[start]

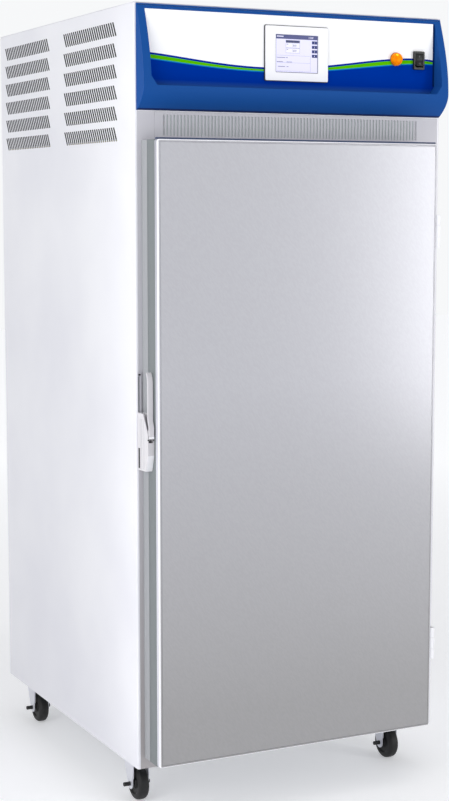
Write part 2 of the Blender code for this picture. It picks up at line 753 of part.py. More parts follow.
def fan_wheel(name, centre, radius):
    """An axial fan on a shaft along Y: a bored hub with pitched blades."""
    bore = FAN_SHAFT_R + GAP
    hub = turned(name, centre, (0, 1, 0),
                 [(bore, FAN_W / 2), (FAN_HUB_R, FAN_W / 2), (FAN_HUB_R, -FAN_W / 2), (bore, -FAN_W / 2)],
                 black_plastic(), 20, ring=True)
    for i in range(BLADES):
        blade = tool_box(f"{name}_blade_{i}", (FAN_HUB_R - BLADE_ROOT, -BLADE_T / 2, -FAN_W / 2),
                         (radius, BLADE_T / 2, FAN_W / 2))
        reach = (FAN_HUB_R - BLADE_ROOT + radius) / 2
        blade.rotation_mode = "QUATERNION"
        around = Quaternion((0, 1, 0), 2 * math.pi * i / BLADES)
        around = around @ Quaternion((1, 0, 0), math.radians(BLADE_ANGLE))
        blade.rotation_quaternion = around
        blade.location = Vector(centre) + around @ Vector((reach, 0, 0))
        join(hub, blade)
    return hub


def circulation_fan():
    """The chamber fan's motor on the back wall, and its wheel behind the baffle."""
    wall = CHAMBER_Y1 - LINER_T - GAP
    z = CHAMBER_Z1 - FAN_DROP
    nose = MOTOR_D + FAN_STANDOFF + FAN_W
    profile = [(0, nose), (FAN_SHAFT_R, nose), (FAN_SHAFT_R, MOTOR_D), (MOTOR_R, MOTOR_D),
               (MOTOR_R, 0), (0, 0)]
    turned("circulation_fan_motor", (0, wall, z), (0, -1, 0), profile, zinc(), 20)
    return fan_wheel("circulation_fan", (0, wall - nose + FAN_W / 2, z), FAN_R)


def serpentine(name, x, y, z_low, width, pitch, passes, radius, material):
    """A tube folded back and forth in an upright plane, with round bends."""
    points = []
    bend = pitch / 2
    half = width / 2 - bend
    for i in range(passes):
        z = z_low + radius + i * pitch
        way = 1 if i % 2 == 0 else -1
        points.append((x - way * half, y, z))
        points.append((x + way * half, y, z))
        if i < passes - 1:
            for u, v in arc(0, 0, bend, -60, 60, 4):
                points.append((x + way * (half + u), y, z + bend + v))
    return tube_path(name, points, radius, material)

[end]

Reproduce all of the material above word for word.

▸ **EXERCISE ANSWER**:
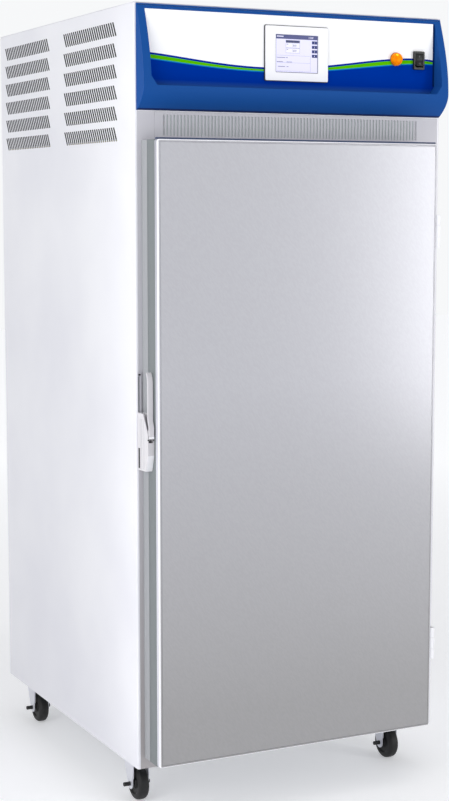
Write part 2 of the Blender code for this picture. It picks up at line 753 of part.py. More parts follow.
def fan_wheel(name, centre, radius):
    """An axial fan on a shaft along Y: a bored hub with pitched blades."""
    bore = FAN_SHAFT_R + GAP
    hub = turned(name, centre, (0, 1, 0),
                 [(bore, FAN_W / 2), (FAN_HUB_R, FAN_W / 2), (FAN_HUB_R, -FAN_W / 2), (bore, -FAN_W / 2)],
                 black_plastic(), 20, ring=True)
    for i in range(BLADES):
        blade = tool_box(f"{name}_blade_{i}", (FAN_HUB_R - BLADE_ROOT, -BLADE_T / 2, -FAN_W / 2),
                         (radius, BLADE_T / 2, FAN_W / 2))
        reach = (FAN_HUB_R - BLADE_ROOT + radius) / 2
        blade.rotation_mode = "QUATERNION"
        around = Quaternion((0, 1, 0), 2 * math.pi * i / BLADES)
        around = around @ Quaternion((1, 0, 0), math.radians(BLADE_ANGLE))
        blade.rotation_quaternion = around
        blade.location = Vector(centre) + around @ Vector((reach, 0, 0))
        join(hub, blade)
    return hub


def circulation_fan():
    """The chamber fan's motor on the back wall, and its wheel behind the baffle."""
    wall = CHAMBER_Y1 - LINER_T - GAP
    z = CHAMBER_Z1 - FAN_DROP
    nose = MOTOR_D + FAN_STANDOFF + FAN_W
    profile = [(0, nose), (FAN_SHAFT_R, nose), (FAN_SHAFT_R, MOTOR_D), (MOTOR_R, MOTOR_D),
               (MOTOR_R, 0), (0, 0)]
    turned("circulation_fan_motor", (0, wall, z), (0, -1, 0), profile, zinc(), 20)
    return fan_wheel("circulation_fan", (0, wall - nose + FAN_W / 2, z), FAN_R)


def serpentine(name, x, y, z_low, width, pitch, passes, radius, material):
    """A tube folded back and forth in an upright plane, with round bends."""
    points = []
    bend = pitch / 2
    half = width / 2 - bend
    for i in range(passes):
        z = z_low + radius + i * pitch
        way = 1 if i % 2 == 0 else -1
        points.append((x - way * half, y, z))
        points.append((x + way * half, y, z))
        if i < passes - 1:
            for u, v in arc(0, 0, bend, -60, 60, 4):
                points.append((x + way * (half + u), y, z + bend + v))
    return tube_path(name, points, radius, material)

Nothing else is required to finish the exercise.